Uma Vera qualquer

Foi numa madrugada chuvosa, num pequeno apartamento onde Vera vivia mais uma terapia de insônia. A vida estava brecada desde o divórcio. O recolhimento foi a decisão. A insônia? Talvez conseqüência. A verdade é que apesar de estar certa que a decisão fora necessária, Vera sentia a dor da readequação a nova realidade. Ainda sentia o cheiro de Beto na cama, no corpo, na vida. Ainda se pegava chorando quando as lembranças assaltavam sua mente. Só que havia algo especial naquela madrugada de chuva, sentia medo. Medo? não, talvez não. Pavor! Sim, pavor!

A insegurança promovia a incerteza.

Um súbito desejo de fuga tomava conta dos pensamentos. Assustada com o momento, procurou nos pensamentos algo que poderia ser usado como alento, mas só encontrou uma fala de Aurora, uma velha amiga de Ensino Médio: "Você está deprimida Vera". Lembrou-se que num primeiro momento tentou ignorar o "veredicto", mas a verdade é que estava se sentindo mal, recolhida em casa, evitando os amigos, não atendia telefonemas e quase não saía.

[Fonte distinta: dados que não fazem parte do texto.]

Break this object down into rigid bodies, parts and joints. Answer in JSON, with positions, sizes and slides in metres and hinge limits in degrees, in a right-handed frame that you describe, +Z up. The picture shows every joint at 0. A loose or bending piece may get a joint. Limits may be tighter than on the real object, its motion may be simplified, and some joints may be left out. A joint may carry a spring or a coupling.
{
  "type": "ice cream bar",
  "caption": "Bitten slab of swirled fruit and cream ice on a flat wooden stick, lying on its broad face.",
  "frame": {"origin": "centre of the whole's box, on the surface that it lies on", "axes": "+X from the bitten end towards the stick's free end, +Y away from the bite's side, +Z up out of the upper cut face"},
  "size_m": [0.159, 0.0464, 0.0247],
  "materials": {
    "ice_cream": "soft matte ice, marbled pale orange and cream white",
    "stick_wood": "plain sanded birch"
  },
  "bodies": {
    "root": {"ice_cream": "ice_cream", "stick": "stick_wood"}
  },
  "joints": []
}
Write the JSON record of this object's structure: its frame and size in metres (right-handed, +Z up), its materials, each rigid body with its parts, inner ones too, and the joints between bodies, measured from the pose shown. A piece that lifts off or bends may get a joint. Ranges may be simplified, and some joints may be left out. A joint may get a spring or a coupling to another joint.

Só que o hoje a assustava pavorosamente. Seria tão bom que alguém chegasse ou ligasse, mas quem? Poderia tentar contato com alguém, mas melhor não. Não queria incomodar. Sentou-se no sofá e procurou ajuda apertando a cabeça com as mãos. Um choro sofrido veio da alma. Não sabe quanto tempo ficou na mesma posição, mas sabe que ficou. Até que a dor no pescoço incomodou e provocou a "volta". Foi neste momento que ouviu o som da chuva. Algo diferente. Ritmado. Tomou coragem e foi até a janela. Lentamente abriu as cortinas. Viu a imagem refletida no vidro como um quadro digno de um Picasso. Sem perceber racionalmente, abriu os vidros e sentiu o cheiro da terra molhada como o aroma da vida. O vento trouxe os pingos da chuva até o rosto de Vera. Se permitiu. Passou as mãos lentamente pelo corpo e se sentiu envolvida por algo inexplicável, porém de certa forma familiar. Sentiu que havia alguém olhando pra ela, ou por ela. Quando reparou não havia mais o medo e sim uma doce paz. Respirou fundo e olhou para a vida que nascia com uma nesga de sol que brotava além da montanhas. A chuva passara e um novo dia nascia como um renovo. Sorriu. Sorriu. Sorriu e agradeceu... Ainda estava viva e misteriosamente se sentia, de novo, viva.